§ Record extracts
◆ ◆ ◆ ◆ ◆ ◆ ◆
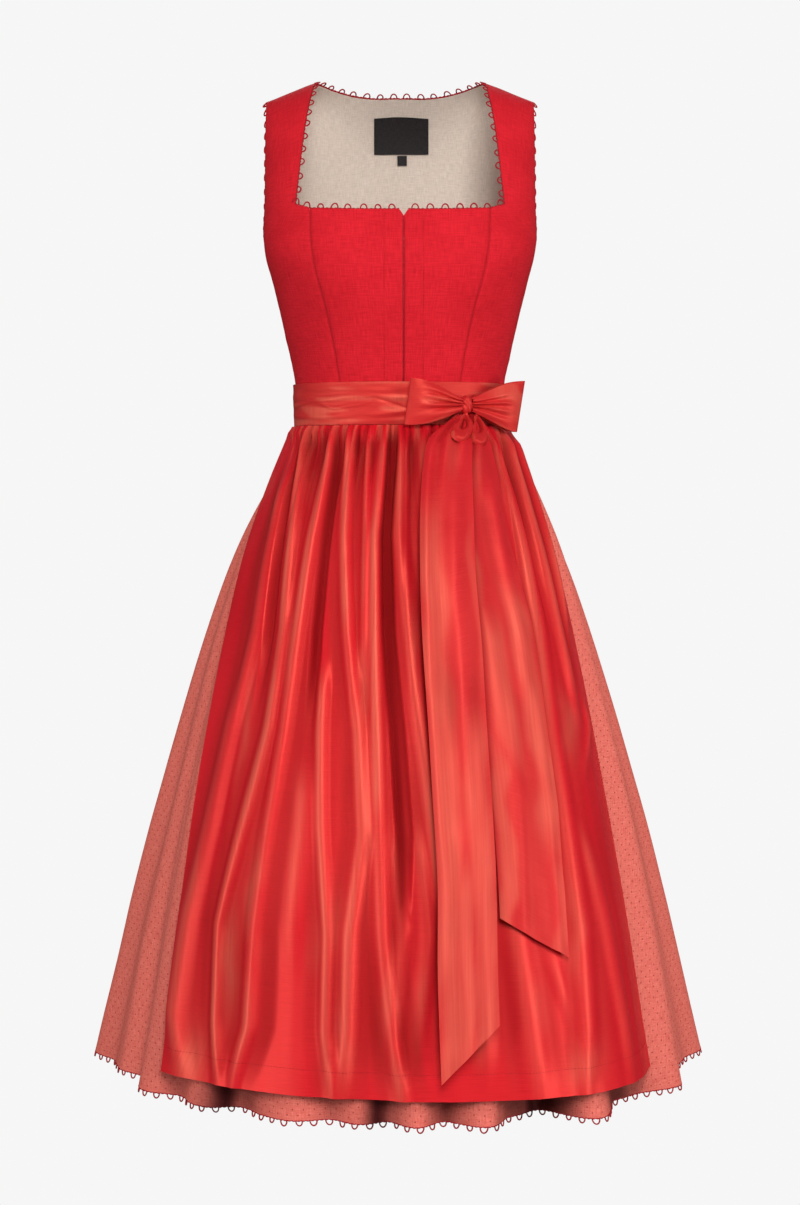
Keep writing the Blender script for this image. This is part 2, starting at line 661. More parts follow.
◆ ◆ ◆ ◆ ◆ ◆ ◆
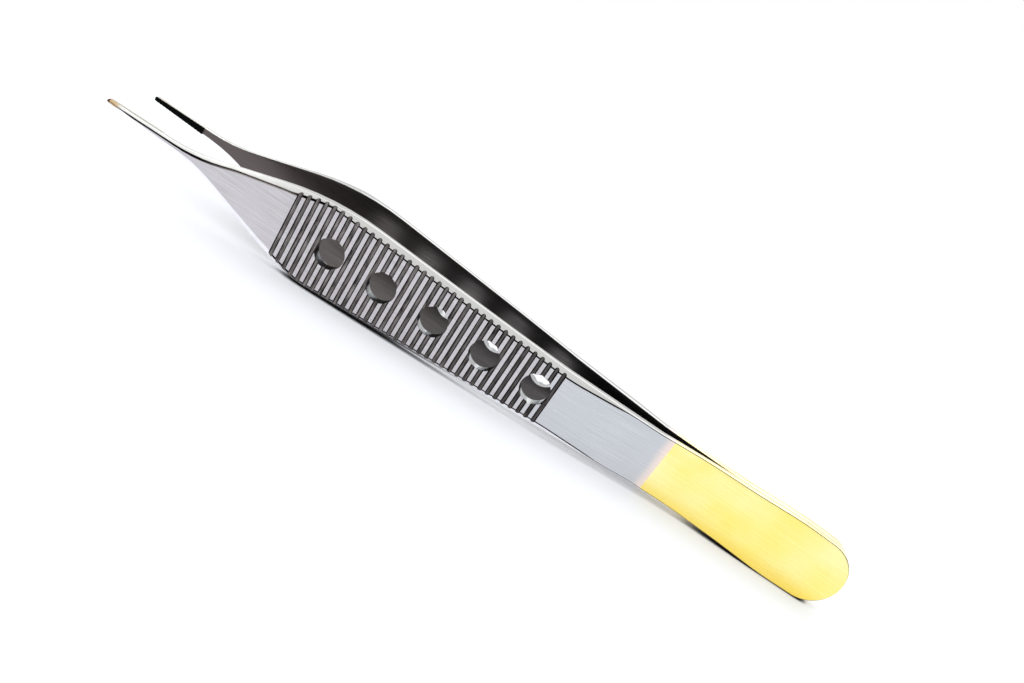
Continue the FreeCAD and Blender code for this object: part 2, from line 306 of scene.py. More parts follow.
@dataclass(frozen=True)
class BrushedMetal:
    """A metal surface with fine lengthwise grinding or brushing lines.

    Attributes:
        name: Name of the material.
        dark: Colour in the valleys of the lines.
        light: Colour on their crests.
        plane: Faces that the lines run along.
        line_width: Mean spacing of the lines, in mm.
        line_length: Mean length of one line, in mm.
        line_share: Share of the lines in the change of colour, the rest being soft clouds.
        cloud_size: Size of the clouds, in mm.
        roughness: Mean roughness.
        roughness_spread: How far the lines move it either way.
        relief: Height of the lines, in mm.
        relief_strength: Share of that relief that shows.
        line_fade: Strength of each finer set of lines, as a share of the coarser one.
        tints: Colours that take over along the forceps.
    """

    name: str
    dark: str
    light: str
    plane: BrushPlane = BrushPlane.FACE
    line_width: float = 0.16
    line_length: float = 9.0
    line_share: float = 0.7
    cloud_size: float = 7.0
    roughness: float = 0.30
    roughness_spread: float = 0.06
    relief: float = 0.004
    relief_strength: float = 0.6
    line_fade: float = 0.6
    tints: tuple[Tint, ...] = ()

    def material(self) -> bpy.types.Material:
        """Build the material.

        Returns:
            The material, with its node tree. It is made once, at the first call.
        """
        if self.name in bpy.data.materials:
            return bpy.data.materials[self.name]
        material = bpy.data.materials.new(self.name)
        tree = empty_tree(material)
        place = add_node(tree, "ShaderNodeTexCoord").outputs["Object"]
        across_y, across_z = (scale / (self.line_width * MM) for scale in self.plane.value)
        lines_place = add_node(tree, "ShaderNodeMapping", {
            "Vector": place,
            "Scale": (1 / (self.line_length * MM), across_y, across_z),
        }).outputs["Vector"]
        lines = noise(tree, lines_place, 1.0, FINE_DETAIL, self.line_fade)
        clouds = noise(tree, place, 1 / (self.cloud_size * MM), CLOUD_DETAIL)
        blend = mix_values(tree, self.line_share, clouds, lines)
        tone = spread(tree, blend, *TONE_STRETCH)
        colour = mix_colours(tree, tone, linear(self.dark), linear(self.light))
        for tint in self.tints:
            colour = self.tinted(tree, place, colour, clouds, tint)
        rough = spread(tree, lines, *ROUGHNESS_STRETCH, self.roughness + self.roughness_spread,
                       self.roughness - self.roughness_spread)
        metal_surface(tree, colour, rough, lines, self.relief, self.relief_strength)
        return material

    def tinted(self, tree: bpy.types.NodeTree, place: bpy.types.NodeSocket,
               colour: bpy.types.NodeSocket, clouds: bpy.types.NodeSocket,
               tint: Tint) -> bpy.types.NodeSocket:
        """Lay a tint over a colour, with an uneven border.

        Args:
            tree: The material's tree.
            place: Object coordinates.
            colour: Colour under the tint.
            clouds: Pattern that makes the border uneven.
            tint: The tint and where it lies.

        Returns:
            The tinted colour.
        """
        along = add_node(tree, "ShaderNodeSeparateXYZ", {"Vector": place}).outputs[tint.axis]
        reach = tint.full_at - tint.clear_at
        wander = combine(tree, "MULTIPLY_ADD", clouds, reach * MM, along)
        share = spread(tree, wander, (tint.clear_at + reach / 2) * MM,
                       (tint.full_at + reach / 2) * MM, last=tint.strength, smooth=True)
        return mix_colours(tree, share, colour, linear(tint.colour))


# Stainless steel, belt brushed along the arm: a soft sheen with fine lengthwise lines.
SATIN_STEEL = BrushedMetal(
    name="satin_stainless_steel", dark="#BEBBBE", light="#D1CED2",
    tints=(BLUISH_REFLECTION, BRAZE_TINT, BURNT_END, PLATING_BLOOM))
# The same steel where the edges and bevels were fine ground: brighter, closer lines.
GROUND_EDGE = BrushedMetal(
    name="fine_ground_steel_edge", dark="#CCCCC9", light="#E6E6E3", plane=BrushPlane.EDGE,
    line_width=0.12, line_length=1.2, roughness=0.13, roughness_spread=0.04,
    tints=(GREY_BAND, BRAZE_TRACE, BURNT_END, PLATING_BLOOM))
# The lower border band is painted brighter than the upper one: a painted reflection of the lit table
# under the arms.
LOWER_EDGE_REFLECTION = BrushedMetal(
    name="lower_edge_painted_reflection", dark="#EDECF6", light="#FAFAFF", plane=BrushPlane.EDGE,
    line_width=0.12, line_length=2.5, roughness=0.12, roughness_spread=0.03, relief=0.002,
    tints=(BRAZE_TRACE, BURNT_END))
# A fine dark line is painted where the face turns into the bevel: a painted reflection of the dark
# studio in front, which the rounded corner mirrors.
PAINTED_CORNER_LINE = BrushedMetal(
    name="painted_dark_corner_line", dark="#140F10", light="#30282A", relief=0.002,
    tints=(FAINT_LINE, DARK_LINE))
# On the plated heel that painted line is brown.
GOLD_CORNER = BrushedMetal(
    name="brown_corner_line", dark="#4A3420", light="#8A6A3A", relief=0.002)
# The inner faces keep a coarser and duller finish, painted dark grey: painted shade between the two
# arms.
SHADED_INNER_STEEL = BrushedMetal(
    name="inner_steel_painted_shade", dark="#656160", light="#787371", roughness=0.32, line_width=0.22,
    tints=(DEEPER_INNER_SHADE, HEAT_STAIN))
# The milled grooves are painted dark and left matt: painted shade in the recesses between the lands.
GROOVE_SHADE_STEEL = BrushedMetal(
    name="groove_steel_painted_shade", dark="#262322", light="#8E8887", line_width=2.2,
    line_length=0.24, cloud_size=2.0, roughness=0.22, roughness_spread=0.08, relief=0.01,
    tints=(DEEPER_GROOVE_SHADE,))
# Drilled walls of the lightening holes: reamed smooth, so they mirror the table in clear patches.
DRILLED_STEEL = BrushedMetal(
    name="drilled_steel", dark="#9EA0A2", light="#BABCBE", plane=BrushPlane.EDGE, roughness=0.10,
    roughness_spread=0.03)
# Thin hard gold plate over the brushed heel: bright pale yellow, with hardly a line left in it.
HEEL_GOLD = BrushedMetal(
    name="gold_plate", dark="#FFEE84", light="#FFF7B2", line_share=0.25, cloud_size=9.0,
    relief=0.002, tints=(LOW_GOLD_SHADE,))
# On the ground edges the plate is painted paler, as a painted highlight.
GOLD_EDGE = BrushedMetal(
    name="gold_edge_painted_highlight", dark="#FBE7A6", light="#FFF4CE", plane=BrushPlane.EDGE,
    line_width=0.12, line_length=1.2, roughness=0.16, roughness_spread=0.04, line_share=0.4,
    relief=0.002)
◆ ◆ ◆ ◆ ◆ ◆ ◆
§ Aim of the exercise
Nothing but the lines from the one with "Continue the FreeCAD" through the one with "or brushing lines." should be retyped; include both and keep them exact.

§ Written solution
Continue the FreeCAD and Blender code for this object: part 2, from line 306 of scene.py. More parts follow.
@dataclass(frozen=True)
class BrushedMetal:
    """A metal surface with fine lengthwise grinding or brushing lines.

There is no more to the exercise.